Hi. It was code that would remove the backslashes from your example. The backslash in the search_function.php file is there for escaping purposes. Maybe the following links will help, or perhaps add a line in search_function.php that removes backslashes, but only if not followed by a character that should be escaped.

http://www.mysql.com/doc/en/String_syntax.html
http://www.mysql.com/doc/en/String_comparison_functions.html

renehaentjens
02-16-2004, 04:57 AM
Charter, I may be a beginner with 1.8.0 and only recently promoted junior to member in this forum, I am not a novice on string literals!

The fact remains that, when looking at the mysql_query around line 217 in search_function:
1. with user query "abc!def" it is executed twice, with: (1) ... AND k.keyword like 'abc%' ... (2) ... AND k.keyword like 'def%', whereas
2. with user query "abc<backslash>def", it is executed once, with: ... AND k.keyword like 'abc<backslash><backslash>def%' ...

Charter
02-16-2004, 01:41 PM
>> ...may be a beginner with 1.8.0 and only recently promoted junior to member in this forum, I am not a novice on string literals...

Hi.
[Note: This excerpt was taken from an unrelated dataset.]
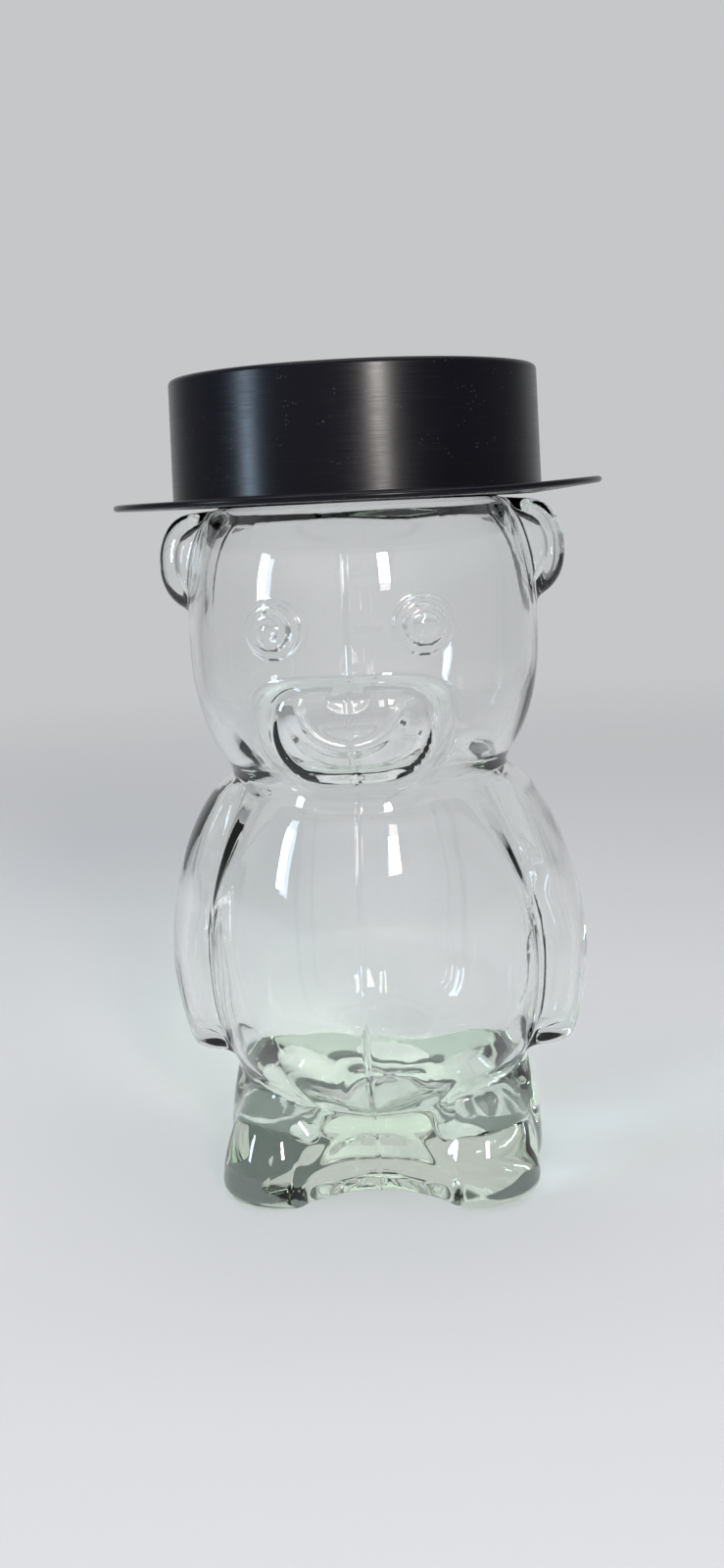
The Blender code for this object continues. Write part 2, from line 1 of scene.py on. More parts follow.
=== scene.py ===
"""Looks of the glass bear jar with the black hat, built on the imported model.

Metres, +Z up, the bear faces -Y. The glass is described by fields, functions that are negative
inside a form and positive outside it, as in the part's own source. Here they are followed by a
much finer skin, so that the glass refracts smoothly.
"""

import logging
import math
from dataclasses import dataclass, field
from enum import Enum
from typing import Callable, Optional, Sequence

import bmesh
import bpy
import numpy as np
from mathutils import Matrix, Vector


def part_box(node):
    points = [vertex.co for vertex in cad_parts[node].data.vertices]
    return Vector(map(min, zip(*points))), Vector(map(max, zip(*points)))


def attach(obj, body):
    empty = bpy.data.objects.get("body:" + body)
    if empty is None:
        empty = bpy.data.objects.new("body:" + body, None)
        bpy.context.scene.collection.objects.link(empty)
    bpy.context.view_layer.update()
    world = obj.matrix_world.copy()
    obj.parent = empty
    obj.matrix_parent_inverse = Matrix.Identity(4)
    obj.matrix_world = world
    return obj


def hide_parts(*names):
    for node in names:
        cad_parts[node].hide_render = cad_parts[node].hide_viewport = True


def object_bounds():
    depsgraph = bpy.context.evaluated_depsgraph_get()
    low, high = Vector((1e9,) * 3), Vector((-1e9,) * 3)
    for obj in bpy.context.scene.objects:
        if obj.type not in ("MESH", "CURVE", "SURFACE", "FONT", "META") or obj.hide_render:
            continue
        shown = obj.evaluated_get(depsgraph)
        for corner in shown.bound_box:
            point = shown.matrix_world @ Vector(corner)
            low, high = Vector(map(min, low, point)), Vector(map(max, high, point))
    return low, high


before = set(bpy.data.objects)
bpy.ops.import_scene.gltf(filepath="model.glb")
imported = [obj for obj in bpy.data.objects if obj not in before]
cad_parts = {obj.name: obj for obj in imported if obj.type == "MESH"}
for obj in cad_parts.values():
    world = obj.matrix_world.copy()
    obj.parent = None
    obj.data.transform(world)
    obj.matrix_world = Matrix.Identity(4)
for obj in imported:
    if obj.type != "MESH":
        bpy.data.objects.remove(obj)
CAD_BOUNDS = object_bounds()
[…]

It seems you have taken offense where none was intended. Please keep in mind that, if I provide code or answer questions, I do so free of charge, on my own time, to be helpful.

>> The fact remains that, when looking at the mysql_query around line 217 in search_function...

Like I said, perhaps add a line in search_function.php that removes backslashes, but only if not followed by a character that should be escaped.

<?php

$query_to_parse = "I\'m_wearing_a%white%shirt\with\sleeves!";
$query_to_parse = addslashes($query_to_parse);

$query_to_parse = str_replace('_','\_',$query_to_parse);
$query_to_parse = str_replace('%','\%',$query_to_parse);
$query_to_parse = str_replace('\"',' ',$query_to_parse);

$what_query_chars = "[^ a-z0-9\\'.\_~@#$:&\%/;,=-]+";

$query_to_parse = eregi_replace("[\][^_%'\"]"," ",preg_replace('/[\0]/is',' ',$query_to_parse));
// TMTOWTDI $query_to_parse = eregi_replace("[\]{2}"," ",$query_to_parse);

if (eregi($what_query_chars,$query_to_parse)) {
$query_to_parse = eregi_replace($what_query_chars," ",$query_to_parse);
}

echo $query_to_parse; // I\\'m\_wearing\_a\%white\%shirt with sleeves

?>

If this method does not suit your fancy, then just rework the code to something that would be a palatable solution for you.

renehaentjens
02-18-2004, 04:37 AM
Thanks, Charter.

No offense taken! I appreciate your work and your advise, as I stated and will repeat every now and then in other posts. Talking to each other over a forum line isn't always that easy...

I should devote more time to understanding the code in order to know where I could do something about the d*** backslash.

Anyway, not so many users are going to put backslashes between query words. Why would they? It's only perfectionists like myself, with a never sleeping suspicion about possible havoc caused by funny characters, who try out such things.